◆ WHAT IS REQUIRED:
Exact repetition of every entry is required.
-- -- --
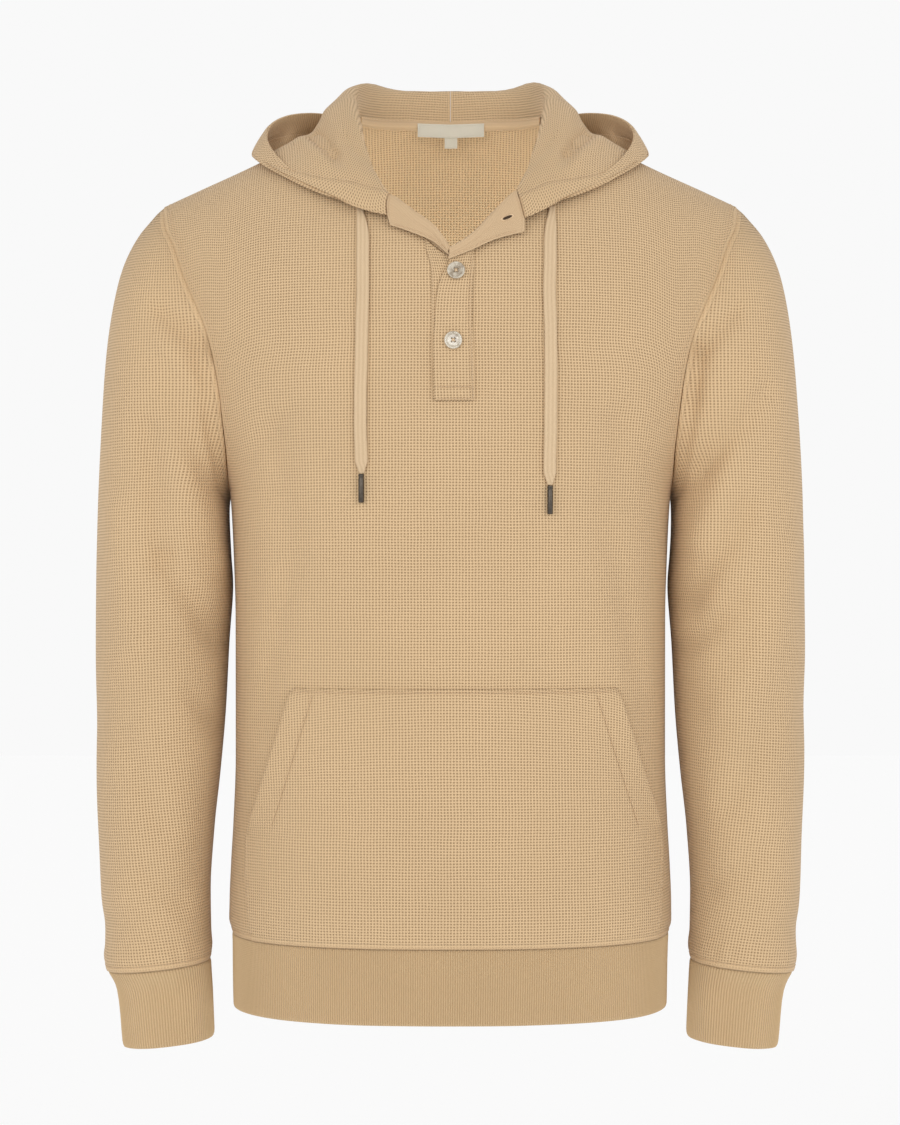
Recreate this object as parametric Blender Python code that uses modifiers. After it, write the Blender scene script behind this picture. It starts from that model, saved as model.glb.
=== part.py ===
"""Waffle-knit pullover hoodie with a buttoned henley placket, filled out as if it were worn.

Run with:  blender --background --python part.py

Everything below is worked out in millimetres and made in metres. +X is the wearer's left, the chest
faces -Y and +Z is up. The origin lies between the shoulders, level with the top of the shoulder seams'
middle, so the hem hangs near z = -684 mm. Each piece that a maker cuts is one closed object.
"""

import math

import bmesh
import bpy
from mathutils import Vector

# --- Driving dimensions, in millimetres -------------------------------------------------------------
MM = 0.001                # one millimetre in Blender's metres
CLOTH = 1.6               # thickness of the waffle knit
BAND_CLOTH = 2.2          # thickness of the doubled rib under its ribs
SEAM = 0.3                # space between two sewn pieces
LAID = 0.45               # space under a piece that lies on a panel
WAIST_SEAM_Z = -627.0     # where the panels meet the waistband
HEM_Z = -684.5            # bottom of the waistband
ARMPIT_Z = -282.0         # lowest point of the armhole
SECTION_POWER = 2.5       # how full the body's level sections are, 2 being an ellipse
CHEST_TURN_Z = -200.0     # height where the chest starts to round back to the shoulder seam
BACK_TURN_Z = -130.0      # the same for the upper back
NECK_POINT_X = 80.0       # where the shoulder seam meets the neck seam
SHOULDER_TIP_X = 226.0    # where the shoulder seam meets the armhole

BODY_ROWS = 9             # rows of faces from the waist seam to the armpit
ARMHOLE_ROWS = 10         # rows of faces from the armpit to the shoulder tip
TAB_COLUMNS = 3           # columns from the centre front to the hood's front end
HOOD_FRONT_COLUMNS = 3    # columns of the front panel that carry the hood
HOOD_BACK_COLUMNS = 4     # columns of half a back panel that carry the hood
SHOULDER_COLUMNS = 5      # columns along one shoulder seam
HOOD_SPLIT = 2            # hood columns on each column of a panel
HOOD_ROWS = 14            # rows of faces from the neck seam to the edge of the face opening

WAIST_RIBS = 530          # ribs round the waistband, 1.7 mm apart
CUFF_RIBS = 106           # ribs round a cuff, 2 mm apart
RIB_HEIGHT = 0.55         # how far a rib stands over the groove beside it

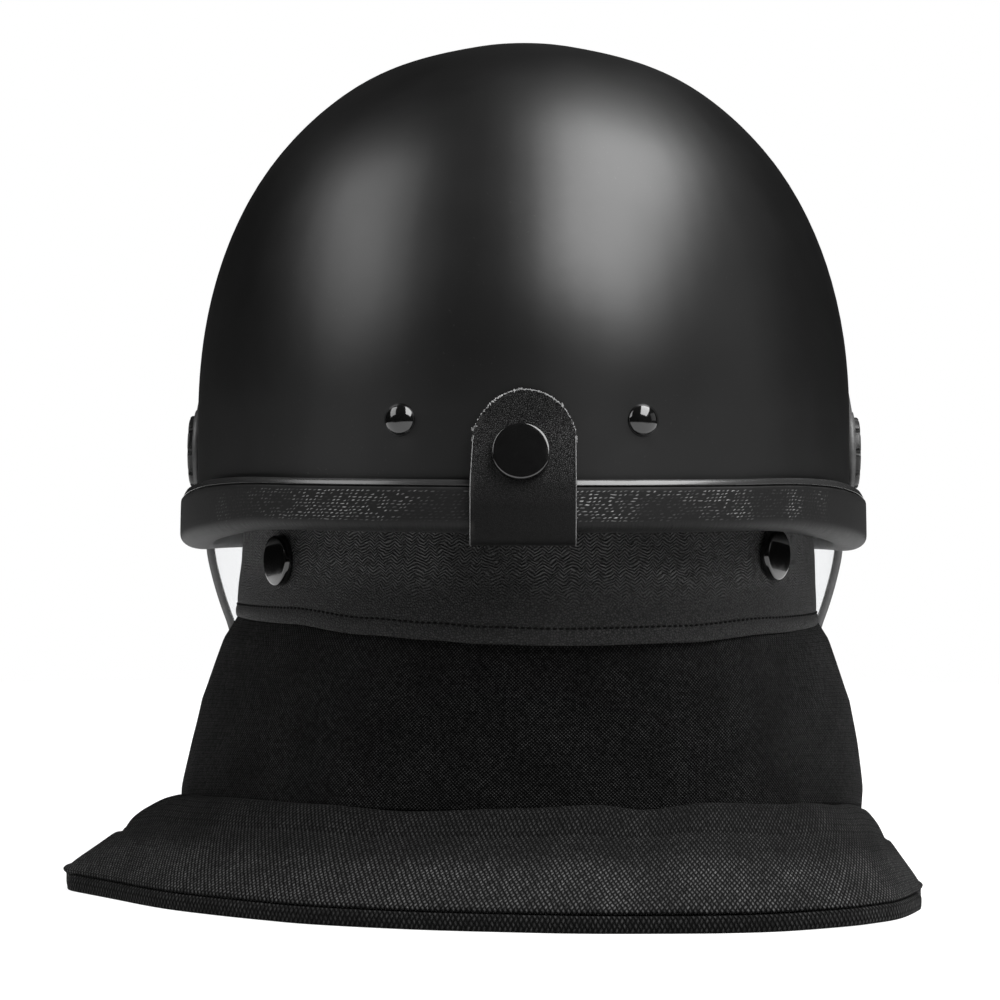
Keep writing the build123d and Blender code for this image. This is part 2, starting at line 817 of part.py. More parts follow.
-- -- --
◆ SOLUTION:
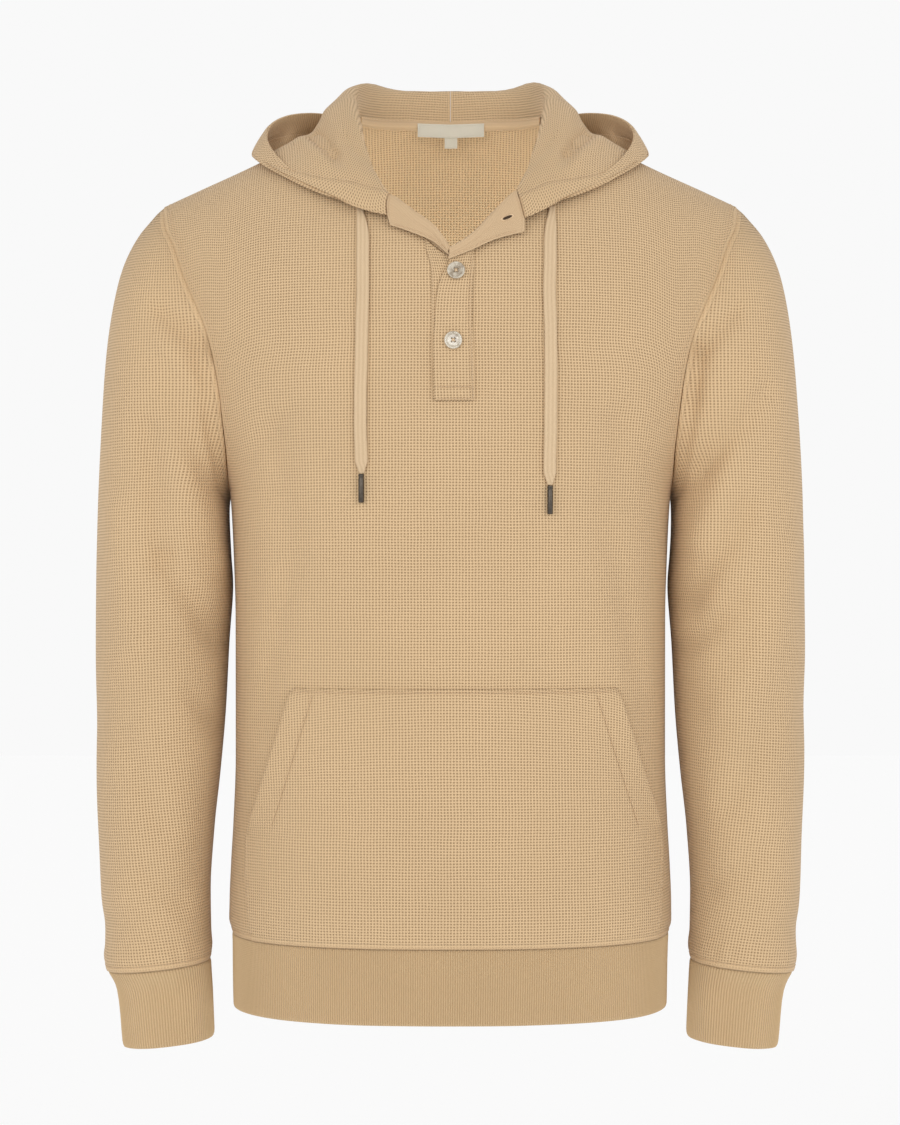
Recreate this object as parametric Blender Python code that uses modifiers. After it, write the Blender scene script behind this picture. It starts from that model, saved as model.glb.
=== part.py ===
"""Waffle-knit pullover hoodie with a buttoned henley placket, filled out as if it were worn.

Run with:  blender --background --python part.py

Everything below is worked out in millimetres and made in metres. +X is the wearer's left, the chest
faces -Y and +Z is up. The origin lies between the shoulders, level with the top of the shoulder seams'
middle, so the hem hangs near z = -684 mm. Each piece that a maker cuts is one closed object.
"""

import math

import bmesh
import bpy
from mathutils import Vector

# --- Driving dimensions, in millimetres -------------------------------------------------------------
MM = 0.001                # one millimetre in Blender's metres
CLOTH = 1.6               # thickness of the waffle knit
BAND_CLOTH = 2.2          # thickness of the doubled rib under its ribs
SEAM = 0.3                # space between two sewn pieces
LAID = 0.45               # space under a piece that lies on a panel
WAIST_SEAM_Z = -627.0     # where the panels meet the waistband
HEM_Z = -684.5            # bottom of the waistband
ARMPIT_Z = -282.0         # lowest point of the armhole
SECTION_POWER = 2.5       # how full the body's level sections are, 2 being an ellipse
CHEST_TURN_Z = -200.0     # height where the chest starts to round back to the shoulder seam
BACK_TURN_Z = -130.0      # the same for the upper back
NECK_POINT_X = 80.0       # where the shoulder seam meets the neck seam
SHOULDER_TIP_X = 226.0    # where the shoulder seam meets the armhole

BODY_ROWS = 9             # rows of faces from the waist seam to the armpit
ARMHOLE_ROWS = 10         # rows of faces from the armpit to the shoulder tip
TAB_COLUMNS = 3           # columns from the centre front to the hood's front end
HOOD_FRONT_COLUMNS = 3    # columns of the front panel that carry the hood
HOOD_BACK_COLUMNS = 4     # columns of half a back panel that carry the hood
SHOULDER_COLUMNS = 5      # columns along one shoulder seam
HOOD_SPLIT = 2            # hood columns on each column of a panel
HOOD_ROWS = 14            # rows of faces from the neck seam to the edge of the face opening

WAIST_RIBS = 530          # ribs round the waistband, 1.7 mm apart
CUFF_RIBS = 106           # ribs round a cuff, 2 mm apart
RIB_HEIGHT = 0.55         # how far a rib stands over the groove beside it

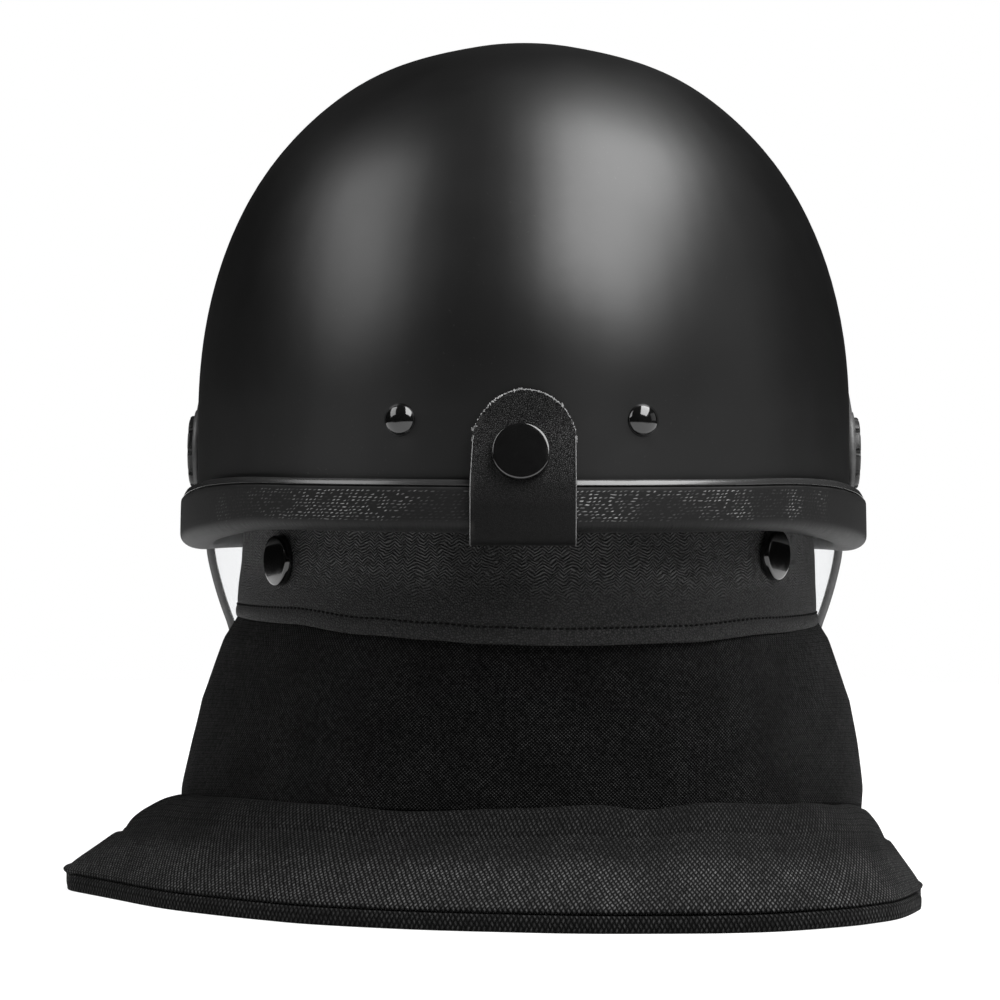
Keep writing the build123d and Blender code for this image. This is part 2, starting at line 817 of part.py. More parts follow.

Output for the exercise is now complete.